Damn. And I said news too, so there's no backing out. Fuck off, fucker. **thinks to self: Good save**
sometimes I surprise myself with what I'm capable of... i have many different moods and expressions. but they're all "me". makes life fun!
I have to admit... I was kind of impressed at that one. I was getting hooked and then it was like a noogie out of nowhere.
I forgot, I also get insanely mean and hurtful. When you've hurt me, I seek revenge and will say some horrible horrible things. Things I don't even mean but just sound like they'd really sting. I turn into a bitch and I am totally not like that normally, lol.

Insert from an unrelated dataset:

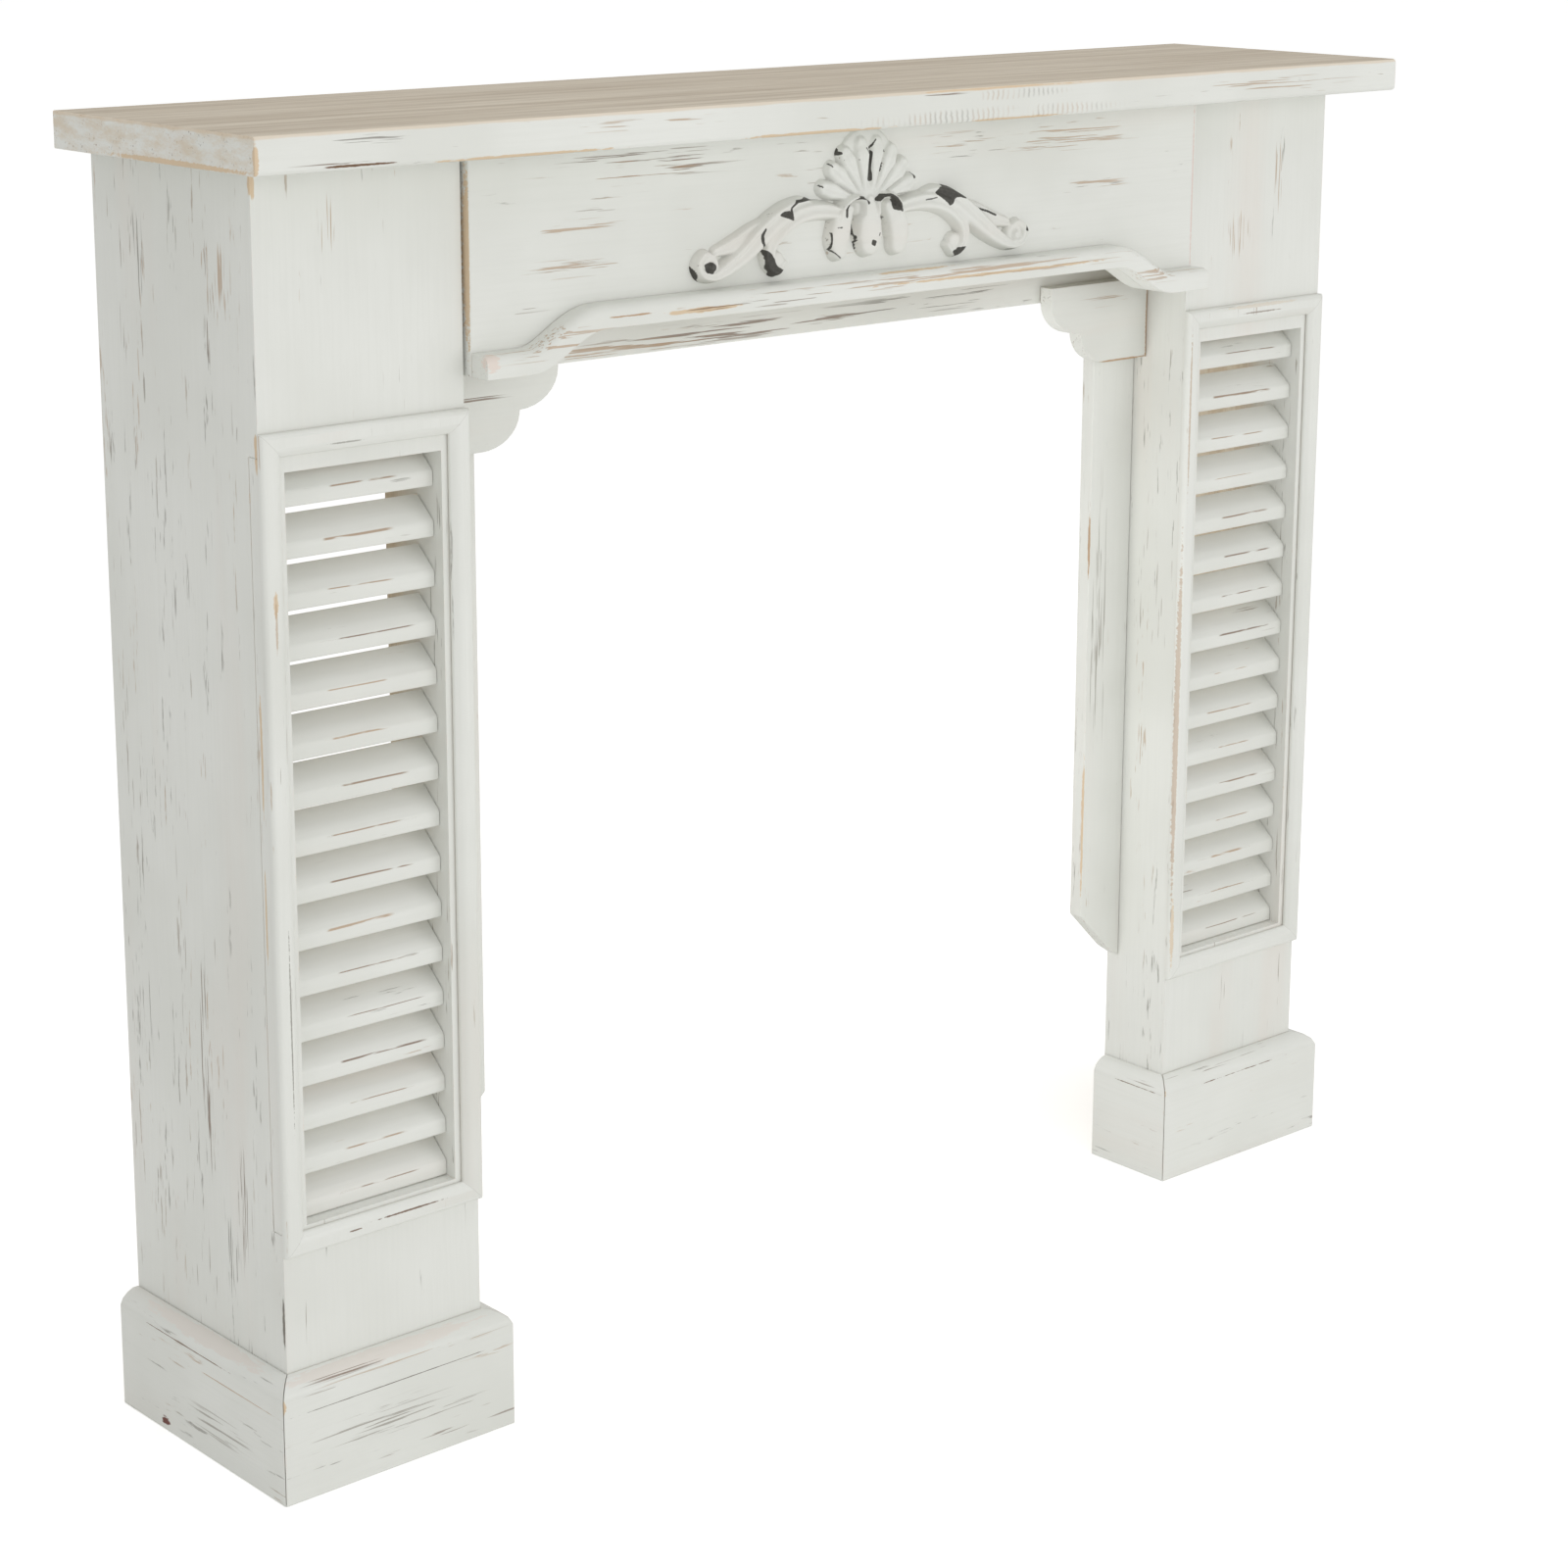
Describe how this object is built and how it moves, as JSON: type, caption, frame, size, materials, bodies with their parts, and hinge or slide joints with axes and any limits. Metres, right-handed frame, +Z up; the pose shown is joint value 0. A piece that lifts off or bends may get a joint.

when I'm pissed I drink. most people don't really know when I'm pissed. I'm like a whatever just leave me alone kind of person. plus I hate crying in front of people. or yelling. or anything of that nature.
I feel my whole body get hot, and I zone out... who knows what happens then, sometimes I cry, somtimes I flip out, sometimes I do both.
When I'm really pissed off, my legs start to shake. And it seems that my rage is hard-wired to my tearducts so when I start to yell at someone, I cry as well, and I don't like crying in front of people so I'll usually end the rant as quickly as I can and retreat. If I'm cranky I just snap at people all the time, or walk away and ignore them completely.
If I am very angry with a boyfriend, I will become very silent and icy, and I wont talk barely at all until I am able to somewhat be reasonable. I am angry over some injustice, despite being shy and with a low voice, I get rushes of adrenaline and absolutely tell people where they are wrong.